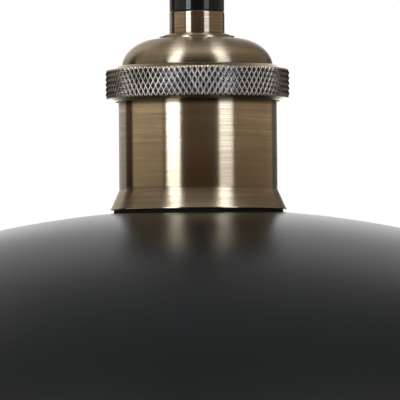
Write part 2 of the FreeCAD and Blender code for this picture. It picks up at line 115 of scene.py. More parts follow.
def outline(*pieces):
    """Rounds the corners (r, z, radius) of a closed line, and keeps arrays of curve points as they are.

    At a corner P with unit directions u and v to its neighbours, which meet at the angle 2h, the arc's
    centre is C = P + radius / sin h * unit(u + v), and it touches the sides radius / tan h away from P. The
    arc turns from a = unit(P + u radius / tan h - C) to b, the same for v, through the angle w = pi - 2h, so
    its points are C + radius * (sin((1 - s) w) a + sin(s w) b) / sin w, for s from 0 to 1. One more point on
    each side, a guard's width past the arc, keeps the shading of the flat sides flat.
    """
    rows = [np.c_[p, np.zeros(len(p))] if isinstance(p, np.ndarray) else np.array([p]) for p in pieces]
    corners = np.vstack(rows)
    p, rho = corners[:, :2], corners[:, 2:]
    u, v = unit(np.roll(p, 1, axis=0) - p), unit(np.roll(p, -1, axis=0) - p)
    half = np.arccos(np.clip(np.sum(u * v, axis=1, keepdims=True), -1, 1)) / 2
    half = np.maximum(half, 1e-3)
    reach = rho / np.tan(half)
    centre = p + unit(u + v) * rho / np.sin(half)
    a, b = unit(p + u * reach - centre), unit(p + v * reach - centre)
    sweep = (math.pi - 2 * half)[:, None]
    s = np.linspace(0, 1, ARC_STEPS + 1)[None, :, None]
    divisor = np.maximum(np.sin(sweep), 1e-9)
    turned = (np.sin((1 - s) * sweep) * a[:, None] + np.sin(s * sweep) * b[:, None]) / divisor
    arcs = centre[:, None] + rho[:, None] * turned
    guard = np.where(rho > 0, reach + GUARD, 0)
    points = np.concatenate([(p + u * guard)[:, None], arcs, (p + v * guard)[:, None]], axis=1).reshape(-1, 2)
    apart = np.linalg.norm(points - np.roll(points, 1, axis=0), axis=1) > 1e-7
    return points[apart]


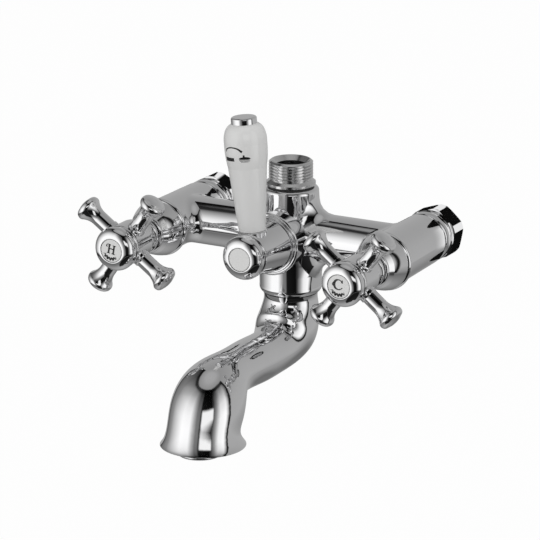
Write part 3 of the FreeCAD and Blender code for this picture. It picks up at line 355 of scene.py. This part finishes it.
def plateMark(name, mark):
    # a letter and the ribbon on the flat front of a plate
    low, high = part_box(mark["plate"])
    turn = mark["turn"] * degree
    middle = (Vector(low) + Vector(high)) / 2

    def placed(u, v):
        v += mark["raise"]
        return (middle.x + (u * math.cos(turn) + v * math.sin(turn)) * millimetre, low[1] - ink["lift"],
                middle.z + (v * math.cos(turn) - u * math.sin(turn)) * millimetre)

    wavy = []
    for k in range(flourish["turns"]):
        far = flourish["radius"] + flourish["wave"] * (-1) ** k
        bearing = (flourish["start"] + flourish["step"] * k) * degree
        wavy.append((far * math.cos(bearing), far * math.sin(bearing) - mark["raise"]))
    inkedMark(name, mark["strokes"] + [(wavy, flourish["widths"])], placed, mark["body"])


def wrappedMark(name, mark):
    # a sign wrapped round the leaning lever, each point cast onto its surface
    lean = mark["lean"] * degree
    upward = Vector((math.sin(lean), 0, math.cos(lean)))
    aside = Vector((math.cos(lean), 0, -math.sin(lean)))
    foot = Vector((0, -mark["ahead"], 0))
    lever = nodes[mark["node"]]
    turned = lever.matrix_world.inverted()

    def placed(u, v):
        angle = u / mark["radius"]
        way = aside * math.sin(angle) - Vector((0, math.cos(angle), 0))
        core = (foot + upward * (mark["top"] + v)) * millimetre
        start = turned @ (core + way * mark["castFrom"] * millimetre)
        struck, spot, normal, index = lever.ray_cast(start, (turned.to_3x3() @ -way).normalized())
        return lever.matrix_world @ spot + way * ink["lift"] if struck else core + way * mark["radius"] * millimetre

    inkedMark(name, mark["strokes"], placed, mark["body"])


plateMark("hotLetter", hotMark)
plateMark("coldLetter", coldMark)
wrappedMark("leverPictogram", leverMark)
print("marks drawn")


# studio

view = {"azimuth": 28.34, "elevation": 16.93, "distance": 2.2, "lens": 246.12, "sensor": 36, "clip": (0.05, 50),
        "right": -0.01243, "up": -0.02211, "wallReach": 0.0482}


def towards(turn, rise):
    # the direction that a bearing from the front and a rise give
    return Vector((math.sin(turn) * math.cos(rise), -math.cos(turn) * math.cos(rise), math.sin(rise)))


azimuth = view["azimuth"] * degree
towardsCamera = towards(azimuth, view["elevation"] * degree)
cameraRight = Vector((math.cos(azimuth), math.sin(azimuth), 0))
cameraUp = towardsCamera.cross(cameraRight)


def photoCamera():
    eye = (cameraRight * view["right"] + cameraUp * view["up"] + towardsCamera * view["distance"]
           - Vector((0, view["wallReach"], 0)))
    lens = bpy.data.cameras.new("photoCamera")
    lens.lens = view["lens"]
    lens.sensor_width = view["sensor"]
    lens.clip_start, lens.clip_end = view["clip"]
    camera = bpy.data.objects.new("photoCamera", lens)
    bpy.context.scene.collection.objects.link(camera)
    turn = Matrix((cameraRight, cameraUp, towardsCamera)).transposed().to_4x4()
    camera.matrix_world = Matrix.Translation(eye) @ turn
    bpy.context.scene.camera = camera


# bearings from the camera and rises above the horizon are in degrees, and the rest is brightness
studio = {
    "zone": (-152, 80), "zoneHeights": (-29, 63), "zoneFade": 2.0, "fill": 0.66,
    "skirting": (-45, 62), "skirtingHeights": (-66, -29), "skirtingFades": (3.0, 2.0), "skirtingShade": 0.95,
    "window": (-12, 24), "windowHeights": (8, 24), "windowFade": 3.0,
    # brightness by the bearing, inside the zone
    "bearings": [(-180, 0.01), (-151, 0.01), (-144, 0.16), (-122, 0.30), (-98, 0.72), (-74, 1.15), (-48, 1.15),
                 (-36, 0.55), (-27, 0.22), (-19, 0.20), (-14, 0.01), (18, 0.004), (24, 0.06), (34, 0.36), (46, 1.0),
                 (64, 1.15), (71, 0.50), (75, 0.01), (180, 0.01)],
    # share of it that is left, by the rise
    "rises": [(-90, 0.05), (-25, 0.05), (-21, 0.95), (5, 1.0), (24, 0.78), (42, 0.40), (53, 0.20), (57, 0.03),
              (90, 0.02)],
    # everything outside the zone, by the rise
    "surround": [(-90, 0.46), (-66, 0.36), (-46, 0.22), (-34, 0.16), (-26, 0.30), (-12, 0.43), (12, 0.41),
                 (40, 0.35), (66, 0.30), (78, 0.40), (90, 0.42)],
    "brightest": 2.0}


def lightPath(g, *outputs):
    path = g.add("ShaderNodeLightPath")
    return [path.beside(output) for output in outputs]


def studioWorld():
    # pale surroundings; in front, a dark cloth with soft white panels hung before it
    world = bpy.data.worlds.new("studioWorld")
    bpy.context.scene.world = world
    g = Graph(world)
    look = g.add("ShaderNodeTexCoord", output="Generated")

    def along(direction):
        return g.add("ShaderNodeVectorMath", {"operation": "DOT_PRODUCT"}, {0: look, 1: tuple(direction)},
                     output="Value")

    def profile(value, stops, reach):
        top = studio["brightest"]
        marks = [((at + reach) / (2 * reach), grey(level / top)) for at, level in stops]
        return g.add("ShaderNodeValToRGB", {"stops": marks}, {0: value / (2 * reach) + 0.5}) * top

    bearing = g.maths("ARCTAN2", along(cameraRight), along(towards(azimuth, 0))) * (1 / degree)
    rise = g.maths("ARCSINE", along((0, 0, 1))) * (1 / degree)

    def patch(name, sideFade, riseFade):
        return (bearing.within(*studio[name], sideFade, sideFade)
                & rise.within(*studio[name + "Heights"], riseFade, riseFade))

    zone = patch("zone", studio["zoneFade"], studio["zoneFade"])
    skirting = patch("skirting", *studio["skirtingFades"])
    window = patch("window", studio["windowFade"], studio["windowFade"])
    front = (profile(bearing, studio["bearings"], 180) * profile(rise, studio["rises"], 90)) | window
    mirrored = (profile(rise, studio["surround"], 90) * (1 - zone) * (1 - skirting * studio["skirtingShade"])
                + (zone & front))
    seen, glossy = lightPath(g, "Is Camera Ray", "Is Glossy Ray")
    strength = studio["fill"] * (1 - (seen | glossy)) + seen + glossy * mirrored * (1 - seen)
    backdrop = g.add("ShaderNodeBackground", inputs={"Color": (1, 1, 1, 1), "Strength": strength})
    g.add("ShaderNodeOutputWorld", inputs={"Surface": backdrop})


lamps = {"away": 1.6, "panels": [{"name": "keyPanel", "bearing": -45, "rise": 38, "size": 0.9, "power": 3.0},
                                 {"name": "sidePanel", "bearing": 48, "rise": 25, "size": 0.7, "power": 1.6}]}


def softLamps():
    for panel in lamps["panels"]:
        lamp = bpy.data.lights.new(panel["name"], "AREA")
        lamp.size = panel["size"]
        lamp.energy = panel["power"]
        way = towards(azimuth + panel["bearing"] * degree, panel["rise"] * degree)
        holder = bpy.data.objects.new(panel["name"], lamp)
        bpy.context.scene.collection.objects.link(holder)
        holder.matrix_world = Matrix.Translation(way * lamps["away"]) @ way.to_track_quat("Z", "Y").to_matrix().to_4x4()
        holder.visible_glossy = False


floorShape = {"size": 8, "height": -0.42, "shade": 0.80, "seenWhite": 0.97}


def paleFloor():
    # plain white to the camera but for a trace of shadow, and clear to the chrome
    bpy.ops.object.select_all(action="DESELECT")
    bpy.ops.mesh.primitive_plane_add(size=floorShape["size"], location=(0, 0, floorShape["height"]))
    floor = bpy.context.object
    floor.name = "paleFloor"
    bpy.ops.object.transform_apply(location=True, rotation=True, scale=True)
    g = finish("paleFloor")
    seen, glossy = lightPath(g, "Is Camera Ray", "Is Glossy Ray")
    shade = g.add("ShaderNodeBsdfDiffuse", inputs={"Color": grey(floorShape["shade"])})
    clear = g.add("ShaderNodeBsdfTransparent")
    mixed = g.add("ShaderNodeMixShader", inputs={0: seen * floorShape["seenWhite"], 1: shade, 2: g.glow(1.0)})
    mixed = g.add("ShaderNodeMixShader", inputs={0: glossy, 1: mixed, 2: clear})
    g.add("ShaderNodeOutputMaterial", inputs={"Surface": mixed})
    floor.data.materials.append(finishes["paleFloor"])


# lengths in metres, angles round the nut in degrees; white and black are the brightness of the painted reflection on
# the nuts
cardShape = {"size": 0.1, "across": 0.075, "behind": 0.004, "reach": 0.023, "lobe": 0.015, "lobes": 3, "turn": 61,
             "edge": (-0.0005, 0.0008), "white": 0.9, "black": 0.004, "seenFrom": 0.065, "seenFade": 0.002,
             "slots": [(3, 27), (80, 102)], "slotFades": (3, 1), "slotReach": 0.030, "slotTip": 0.004,
             "panel": (-28, 42), "panelFade": 8, "panelReach": 0.038, "panelTip": 0.010}


def paintedNutReflection(name, across):
    # a painted reflection for a union nut: a black lobed card with white slots close behind it, which only the chrome
    # sees, glowing painted dark and painted highlights into the nut's reflection
    bpy.ops.object.select_all(action="DESELECT")
    bpy.ops.mesh.primitive_plane_add(size=cardShape["size"], location=(across, cardShape["behind"], 0),
                                     rotation=(math.pi / 2, 0, 0))
    card = bpy.context.object
    card.name = name
    bpy.ops.object.transform_apply(location=True, rotation=True, scale=True)
    g = finish(name)
    where = g.add("ShaderNodeTexCoord", output="Object")
    apart = g.add("ShaderNodeSeparateXYZ", inputs={0: where})
    sideways = apart - across
    upwards = apart.beside("Z")
    angle = g.maths("ARCTAN2", upwards, sideways)
    far = (sideways * sideways + upwards * upwards) ** 0.5
    lobe = g.maths("COSINE", (angle - cardShape["turn"] * degree) * cardShape["lobes"])
    edge = far - (lobe | 0.0) ** 2 * cardShape["lobe"] - cardShape["reach"]
    degrees = angle * (1 / degree)

    def shorter(reach, tip):
        return far.ramp(reach - tip, reach, 1.0, 0.0)

    paintedSlotHighlight = degrees * 0.0
    for low, high in cardShape["slots"]:
        paintedSlotHighlight = paintedSlotHighlight | degrees.within(low, high, *cardShape["slotFades"])
    paintedSlotHighlight = paintedSlotHighlight & shorter(cardShape["slotReach"], cardShape["slotTip"])
    panelFade = cardShape["panelFade"]
    panel = (degrees.within(*cardShape["panel"], panelFade, panelFade)
             & shorter(cardShape["panelReach"], cardShape["panelTip"]))
    inside = edge.ramp(*cardShape["edge"], 1.0, 0.0) | panel
    # only glossy rays shorter than seenFrom see the card, so it paints only the nearby nut's reflection
    glossy, away = lightPath(g, "Is Glossy Ray", "Ray Length")
    near = away.ramp(cardShape["seenFrom"], cardShape["seenFrom"] + cardShape["seenFade"], 1.0, 0.0)
    # painted highlights: the slots, a rim at the lobes' edge and the panel past the lobes glow white; the lobes glow a
    # painted black reflection
    glow = g.glow((paintedSlotHighlight | edge.ramp(*cardShape["edge"])) * cardShape["white"] + cardShape["black"])
    clear = g.add("ShaderNodeBsdfTransparent")
    mixed = g.add("ShaderNodeMixShader", inputs={0: glossy & inside & near, 1: clear, 2: glow})
    g.add("ShaderNodeOutputMaterial", inputs={"Surface": mixed})
    card.data.materials.append(finishes[name])


photoCamera()
studioWorld()
softLamps()
paleFloor()
# painted reflections behind the two union nuts
paintedNutReflection("hotNutPaintedReflection", -cardShape["across"])
paintedNutReflection("coldNutPaintedReflection", cardShape["across"])
bpy.context.scene.view_settings.view_transform = "Standard"
print("studio set")
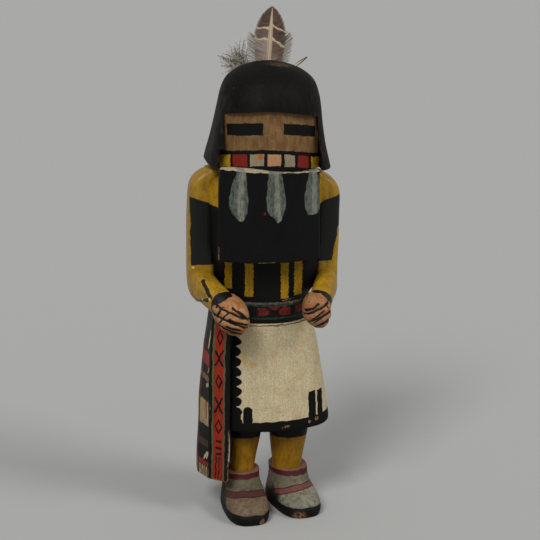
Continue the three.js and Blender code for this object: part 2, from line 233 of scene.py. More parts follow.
KILT = [
    (49, 0.2, 0.3, 33.8, 23.6, 2.15), (53, 0.3, 0.2, 33.9, 23.7, 2.15), (69, 0.3, 0, 31.3, 22.6, 2.15),
    (85, 0.2, -0.2, 28.9, 21.4, 2.1), (99, 0.2, -0.4, 26.3, 20.3, 2.1), (109, 0, -0.5, 22.4, 19.8, 2.1),
]
BELT = [
    (108.6, 0, -0.5, 22.2, 19.6, 2.1), (110, 0, -0.5, 23.1, 20.5, 2.1), (114.5, 0, -0.5, 23.2, 20.6, 2.1),
    (119, 0, -0.5, 23.1, 20.5, 2.1), (120.4, 0, -0.5, 22.2, 19.6, 2.1),
]
RIGHT_ARM = [
    (118.5, -33.8, -3.0, 3.8, 4.8, 3), (120.5, -34.5, -2.6, 5.6, 7.2, 3.4),
    (124.5, -35.3, -1.8, 6.8, 8.6, 4), (131, -35.6, -1.2, 7.0, 8.9, 4.4),
    (148, -35.4, -0.6, 7.1, 8.8, 4.6), (166, -34.9, 0, 7.2, 8.8, 4.6), (176, -34.3, 0, 7.3, 8.8, 4.2),
    (182.2, -33.2, 0, 7.3, 8.4, 3.4), (186.8, -30.4, 0, 6.8, 7.6, 3), (190, -26.2, 0, 5.0, 6.6, 2.6),
]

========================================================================

**WHAT THE TASK REQUIRES**
Return exactly what appears above, from the first line of the entries to the line with "return points[apart]", inclusive.

**TASK SOLUTION**
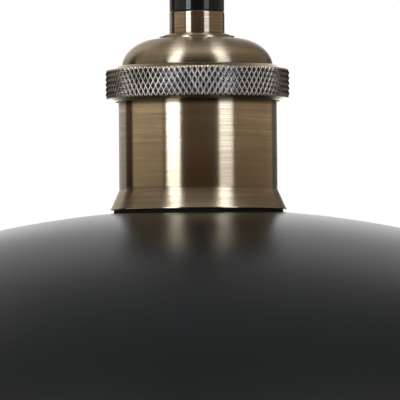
Write part 2 of the FreeCAD and Blender code for this picture. It picks up at line 115 of scene.py. More parts follow.
def outline(*pieces):
    """Rounds the corners (r, z, radius) of a closed line, and keeps arrays of curve points as they are.

    At a corner P with unit directions u and v to its neighbours, which meet at the angle 2h, the arc's
    centre is C = P + radius / sin h * unit(u + v), and it touches the sides radius / tan h away from P. The
    arc turns from a = unit(P + u radius / tan h - C) to b, the same for v, through the angle w = pi - 2h, so
    its points are C + radius * (sin((1 - s) w) a + sin(s w) b) / sin w, for s from 0 to 1. One more point on
    each side, a guard's width past the arc, keeps the shading of the flat sides flat.
    """
    rows = [np.c_[p, np.zeros(len(p))] if isinstance(p, np.ndarray) else np.array([p]) for p in pieces]
    corners = np.vstack(rows)
    p, rho = corners[:, :2], corners[:, 2:]
    u, v = unit(np.roll(p, 1, axis=0) - p), unit(np.roll(p, -1, axis=0) - p)
    half = np.arccos(np.clip(np.sum(u * v, axis=1, keepdims=True), -1, 1)) / 2
    half = np.maximum(half, 1e-3)
    reach = rho / np.tan(half)
    centre = p + unit(u + v) * rho / np.sin(half)
    a, b = unit(p + u * reach - centre), unit(p + v * reach - centre)
    sweep = (math.pi - 2 * half)[:, None]
    s = np.linspace(0, 1, ARC_STEPS + 1)[None, :, None]
    divisor = np.maximum(np.sin(sweep), 1e-9)
    turned = (np.sin((1 - s) * sweep) * a[:, None] + np.sin(s * sweep) * b[:, None]) / divisor
    arcs = centre[:, None] + rho[:, None] * turned
    guard = np.where(rho > 0, reach + GUARD, 0)
    points = np.concatenate([(p + u * guard)[:, None], arcs, (p + v * guard)[:, None]], axis=1).reshape(-1, 2)
    apart = np.linalg.norm(points - np.roll(points, 1, axis=0), axis=1) > 1e-7
    return points[apart]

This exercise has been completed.